**GIVEN INFORMATION**
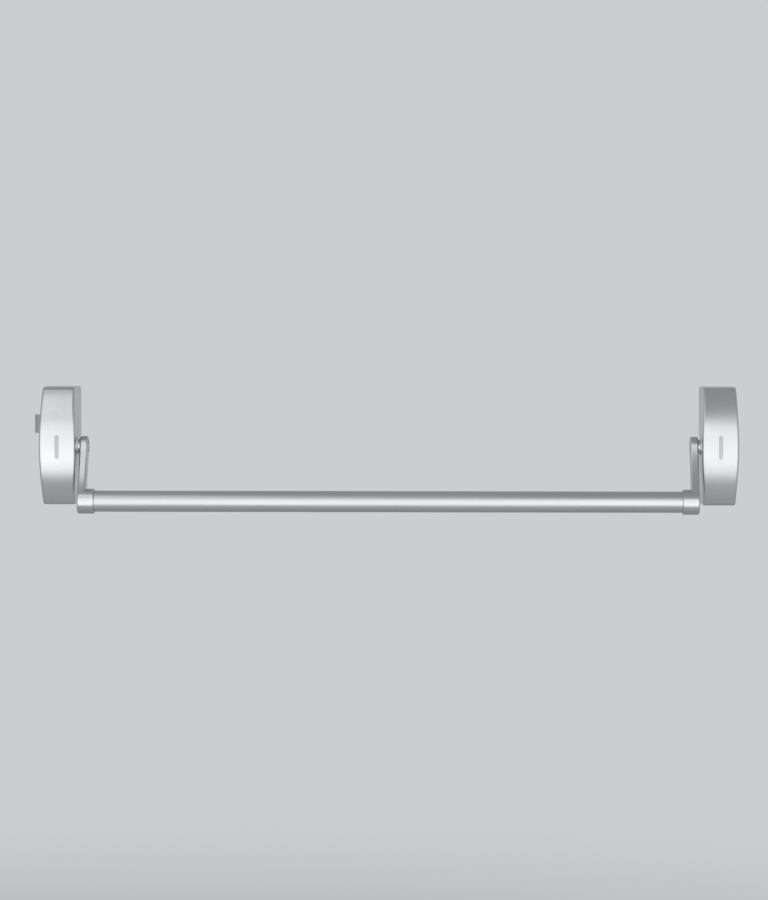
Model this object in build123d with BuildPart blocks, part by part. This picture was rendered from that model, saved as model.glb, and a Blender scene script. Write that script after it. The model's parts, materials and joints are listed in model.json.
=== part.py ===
from build123d import *
import os
from math import cos, hypot, radians, sin, sqrt

# Panic exit bar for a single door leaf, surface mounted, with a side latch.
#
# Frame: X runs along the bar, towards the door's hinges. Y runs into the door, so everything outside the
# door has negative Y. Z is up. The origin is on the door's face, at the centre of the latch-side housing, at
# the height of the pivot. "Depth" below means the distance out from the door's face, so y = -depth.
#
# Pushing the bar turns both arms about one X axis. A finger on the latch-side shaft lifts a plate, and a
# sloping edge in that plate draws the latch bolt in along X.

# ---- driving dimensions, in millimetres and degrees ----
SPAN = 752.0  # between the centres of the two housings
HOUSING_WIDTH = 42.0
HOUSING_HEIGHT = 134.0
HOUSING_DEPTH = 62.0
HOUSING_BOW = 22.0  # how far the front bulges beyond the flat top and bottom walls
WALL = 2.5
PIVOT_DEPTH = 38.0
ARM_LENGTH = 68.0
ARM_REST_ANGLE = 26.0  # outwards from straight down
BAR_TRAVEL = 25.0
BAR_RADIUS = 12.0
TUBE_WALL = 2.0

# ---- housing ----
HALF_WIDTH = HOUSING_WIDTH / 2
HALF_HEIGHT = HOUSING_HEIGHT / 2
FRONT_MID_INSET = 0.4  # the sides lean in by this at mid height, at full depth
FRONT_END_INSET = 4.2  # and by this at the top and bottom
FRONT_RADIUS = (HALF_HEIGHT**2 + HOUSING_BOW**2) / (2 * HOUSING_BOW)
FRONT_CENTRE_DEPTH = HOUSING_DEPTH - FRONT_RADIUS
CORNER_RADIUS = 7.0
EDGE_RADIUS = 2.6
MARK_WIDTH, MARK_HEIGHT, MARK_DEPTH = 4.6, 27.0, 0.7
INLAY_THICKNESS = 0.5

# ---- base plate ----
PLATE = 3.0
PLATE_HALF_WIDTH = 18.1
PLATE_HALF_HEIGHT = 64.1
FIX_SPACING_X, FIX_SPACING_Z = 20.0, 104.0
FIX_HOLE_RADIUS = 2.75
FIX_BOSS_RADIUS, FIX_BOSS_HEIGHT = 6.2, 1.5
LUG_X = (-7.0, 7.0)
LUG_HEIGHT, LUG_REACH = 6.2, 17.0
COVER_SCREW_DEPTH = 11.0
COVER_SCREW_RADIUS = 2.0
EAR_RADIUS = 10.0
OUTER_EAR = (15.5, 20.2)  # from and to in X, on the bar's side
INNER_EAR = (-16.2, -12.4)
SHELF_X, SHELF_REACH, SHELF_Z = (-1.0, 9.0), 24.0, (-18.0, -13.2)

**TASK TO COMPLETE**
In this exercise, copy only the lines from the opening line of the material through the line where "TUBE_WALL = 2.0" appears.

**OUTPUT OF THE EXERCISE**
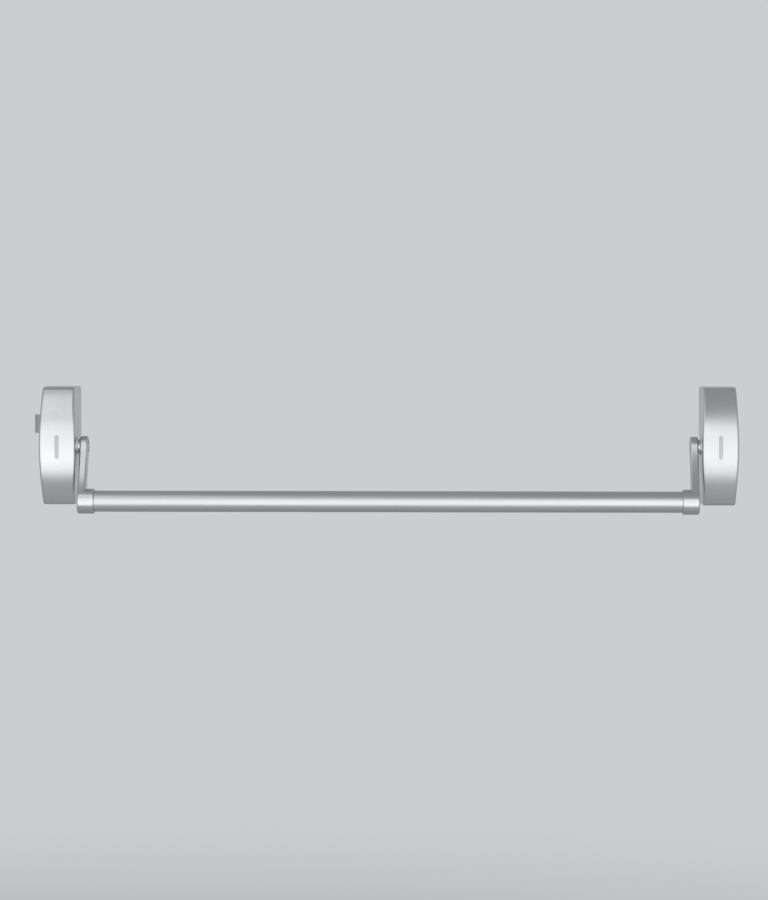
Model this object in build123d with BuildPart blocks, part by part. This picture was rendered from that model, saved as model.glb, and a Blender scene script. Write that script after it. The model's parts, materials and joints are listed in model.json.
=== part.py ===
from build123d import *
import os
from math import cos, hypot, radians, sin, sqrt

# Panic exit bar for a single door leaf, surface mounted, with a side latch.
#
# Frame: X runs along the bar, towards the door's hinges. Y runs into the door, so everything outside the
# door has negative Y. Z is up. The origin is on the door's face, at the centre of the latch-side housing, at
# the height of the pivot. "Depth" below means the distance out from the door's face, so y = -depth.
#
# Pushing the bar turns both arms about one X axis. A finger on the latch-side shaft lifts a plate, and a
# sloping edge in that plate draws the latch bolt in along X.

# ---- driving dimensions, in millimetres and degrees ----
SPAN = 752.0  # between the centres of the two housings
HOUSING_WIDTH = 42.0
HOUSING_HEIGHT = 134.0
HOUSING_DEPTH = 62.0
HOUSING_BOW = 22.0  # how far the front bulges beyond the flat top and bottom walls
WALL = 2.5
PIVOT_DEPTH = 38.0
ARM_LENGTH = 68.0
ARM_REST_ANGLE = 26.0  # outwards from straight down
BAR_TRAVEL = 25.0
BAR_RADIUS = 12.0
TUBE_WALL = 2.0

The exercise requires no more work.